## [TASK TO CARRY OUT]
Write out each line beneath this one exactly as it reads.

Start of DATASET CONTENT

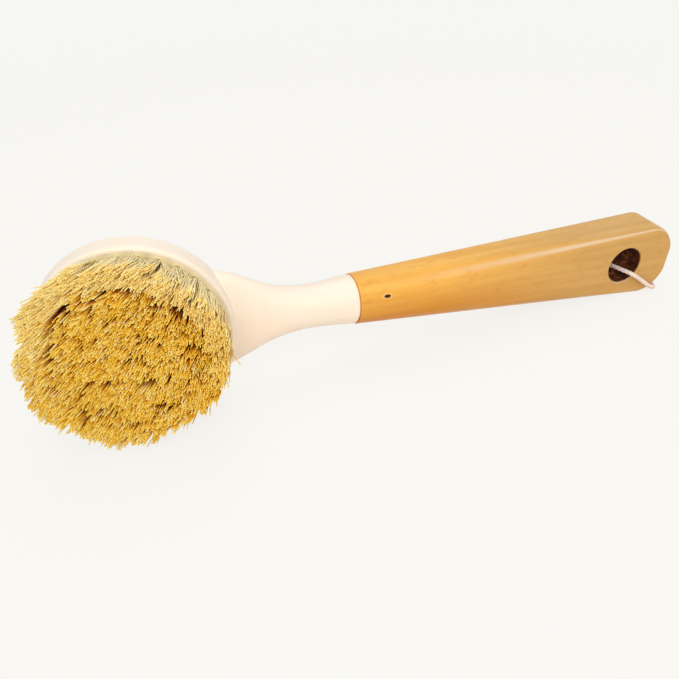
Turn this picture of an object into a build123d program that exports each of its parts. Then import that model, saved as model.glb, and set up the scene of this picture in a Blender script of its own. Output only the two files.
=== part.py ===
from build123d import *
from math import atan2, cos, hypot, pi, radians, sin, sqrt, tan
import os

os.makedirs("parts", exist_ok=True)

# A long-handled dish brush. A moulded plastic head with a tapering neck holds tufts of plant fibre,
# each folded round a flat wire anchor in its own hole. A bamboo handle is glued into the neck's socket,
# and a cord is tied through the hole in its end. All lengths are in millimetres.

# Head
head_radius = 32.1
head_edge_round = 1.4
wall_depth = 7.2
back_depth = 12.4
back_inset = 8.6
back_crown = 0.6
wall_round = 3.4
back_round = 9.0

# Neck and socket, along the handle's axis from under the head's centre
handle_bend = 12.7  # degrees that the handle leans back from the head's face
axis_depth = 1.0
socket_end = 75.9
socket_radius = 8.9
waist_radius = 7.75
neck_start_inset = 16.9
neck_root_inset = 7.6
neck_root_half_depth = 4.4
bore_radius = 5.5
bore_depth = 22.0
socket_rim_round = 0.8

# Tufts and their holes
ring_inset = 4.3
ring_count = 28
ring_to_rows = 6.1
rows_margin = 2.2
row_count = 6
tuft_pitch = 6.4
hole_radius = 1.6
hole_depth = 5.0
ring_pad_half_width = 2.4
pad_depth = 1.0
pad_gap = 0.3
plug_clearance = 0.06
plug_sides = 10
bristle_length = 21.0
strand_radius = 0.55
strand_circle = 1.0
strand_fan = 2.2
strand_embed = 0.6
strands_around = 5
strand_sides = 4
tip_lean = 2.75  # how far the tips lean away from the handle
spread_along_share = 1.1
spread_across_share = 1.0
length_shares = (1.0, 0.955, 0.985, 0.94, 0.97)

# Wire anchors in the holes' bottoms
anchor_height = 1.8
anchor_thickness = 0.45
anchor_clearance = 0.05

# Handle
handle_step = 0.1  # how far the bamboo stands out from the socket's rim
handle_start_flat = 0.5
handle_end_half_width = 14.7
handle_end_half_thickness = 8.9
handle_edge_round = 2.0
handle_length = 214.4
round_end = 11.2
spigot_clearance = 0.05
spigot_end_gap = 0.5
spigot_chamfer = 0.8
hang_hole_radius = 7.4
hang_hole_inset = 22.8
hang_hole_chamfer = 0.6

# Cord
cord_radius = 0.9
knot_radius = 2.35
knot_length = 6.0
knot_round_share = 0.8

overrun = 1.0

# Sizes that follow from these
back_radius = head_radius - back_inset
neck_start = head_radius - neck_start_inset
neck_root_half_width = head_radius - neck_root_inset
ring_radius = head_radius - ring_inset
rows_radius = ring_radius - ring_to_rows
row_pitch = 2 * (rows_radius - rows_margin) / (row_count - 1)
pad_radius = ring_radius + ring_pad_half_width
ring_inner = ring_radius - ring_pad_half_width
handle_start_radius = socket_radius + handle_step
end_start = handle_length - round_end
hang_hole_place = handle_length - hang_hole_inset
foot_turn = atan2(back_inset, back_depth - wall_depth)
foot_depth = wall_depth - wall_round * tan(foot_turn / 2)  # where the wall starts to round off

# Shares of the neck's stations, from its start inside the head to the socket's end
station_shares = (0.0, 0.2, 0.375, 0.5, 0.625, 0.75, 0.875, 1.0)
# At each station, how far the width has gone from the root's to the waist's, and the depth likewise
width_shares = (0.0, 0.32, 0.6, 0.83, 0.963, 1.0, 1.0, 1.0)
depth_shares = (0.0, 0.38, 0.66, 0.83, 0.95, 1.0, 1.0, 1.0)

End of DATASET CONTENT

## [ANSWER]
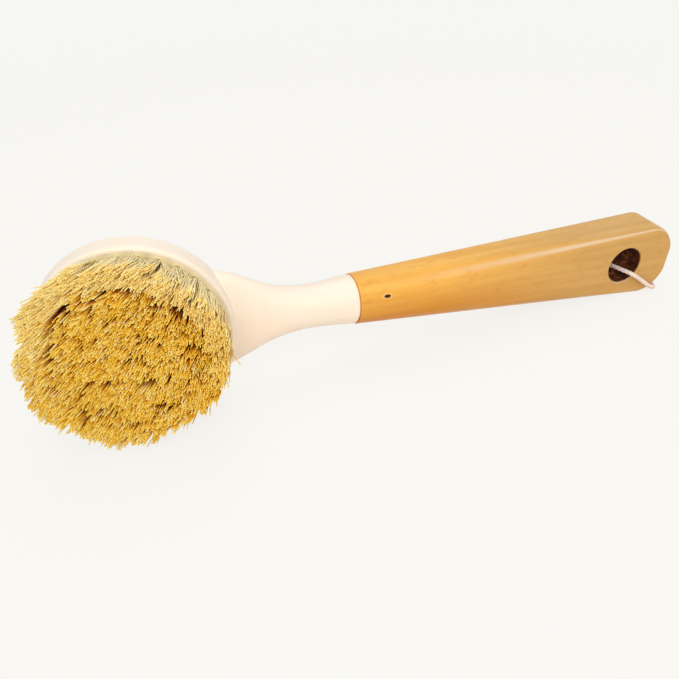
Turn this picture of an object into a build123d program that exports each of its parts. Then import that model, saved as model.glb, and set up the scene of this picture in a Blender script of its own. Output only the two files.
=== part.py ===
from build123d import *
from math import atan2, cos, hypot, pi, radians, sin, sqrt, tan
import os

os.makedirs("parts", exist_ok=True)

# A long-handled dish brush. A moulded plastic head with a tapering neck holds tufts of plant fibre,
# each folded round a flat wire anchor in its own hole. A bamboo handle is glued into the neck's socket,
# and a cord is tied through the hole in its end. All lengths are in millimetres.

# Head
head_radius = 32.1
head_edge_round = 1.4
wall_depth = 7.2
back_depth = 12.4
back_inset = 8.6
back_crown = 0.6
wall_round = 3.4
back_round = 9.0

# Neck and socket, along the handle's axis from under the head's centre
handle_bend = 12.7  # degrees that the handle leans back from the head's face
axis_depth = 1.0
socket_end = 75.9
socket_radius = 8.9
waist_radius = 7.75
neck_start_inset = 16.9
neck_root_inset = 7.6
neck_root_half_depth = 4.4
bore_radius = 5.5
bore_depth = 22.0
socket_rim_round = 0.8

# Tufts and their holes
ring_inset = 4.3
ring_count = 28
ring_to_rows = 6.1
rows_margin = 2.2
row_count = 6
tuft_pitch = 6.4
hole_radius = 1.6
hole_depth = 5.0
ring_pad_half_width = 2.4
pad_depth = 1.0
pad_gap = 0.3
plug_clearance = 0.06
plug_sides = 10
bristle_length = 21.0
strand_radius = 0.55
strand_circle = 1.0
strand_fan = 2.2
strand_embed = 0.6
strands_around = 5
strand_sides = 4
tip_lean = 2.75  # how far the tips lean away from the handle
spread_along_share = 1.1
spread_across_share = 1.0
length_shares = (1.0, 0.955, 0.985, 0.94, 0.97)

# Wire anchors in the holes' bottoms
anchor_height = 1.8
anchor_thickness = 0.45
anchor_clearance = 0.05

# Handle
handle_step = 0.1  # how far the bamboo stands out from the socket's rim
handle_start_flat = 0.5
handle_end_half_width = 14.7
handle_end_half_thickness = 8.9
handle_edge_round = 2.0
handle_length = 214.4
round_end = 11.2
spigot_clearance = 0.05
spigot_end_gap = 0.5
spigot_chamfer = 0.8
hang_hole_radius = 7.4
hang_hole_inset = 22.8
hang_hole_chamfer = 0.6

# Cord
cord_radius = 0.9
knot_radius = 2.35
knot_length = 6.0
knot_round_share = 0.8

overrun = 1.0

# Sizes that follow from these
back_radius = head_radius - back_inset
neck_start = head_radius - neck_start_inset
neck_root_half_width = head_radius - neck_root_inset
ring_radius = head_radius - ring_inset
rows_radius = ring_radius - ring_to_rows
row_pitch = 2 * (rows_radius - rows_margin) / (row_count - 1)
pad_radius = ring_radius + ring_pad_half_width
ring_inner = ring_radius - ring_pad_half_width
handle_start_radius = socket_radius + handle_step
end_start = handle_length - round_end
hang_hole_place = handle_length - hang_hole_inset
foot_turn = atan2(back_inset, back_depth - wall_depth)
foot_depth = wall_depth - wall_round * tan(foot_turn / 2)  # where the wall starts to round off

# Shares of the neck's stations, from its start inside the head to the socket's end
station_shares = (0.0, 0.2, 0.375, 0.5, 0.625, 0.75, 0.875, 1.0)
# At each station, how far the width has gone from the root's to the waist's, and the depth likewise
width_shares = (0.0, 0.32, 0.6, 0.83, 0.963, 1.0, 1.0, 1.0)
depth_shares = (0.0, 0.38, 0.66, 0.83, 0.95, 1.0, 1.0, 1.0)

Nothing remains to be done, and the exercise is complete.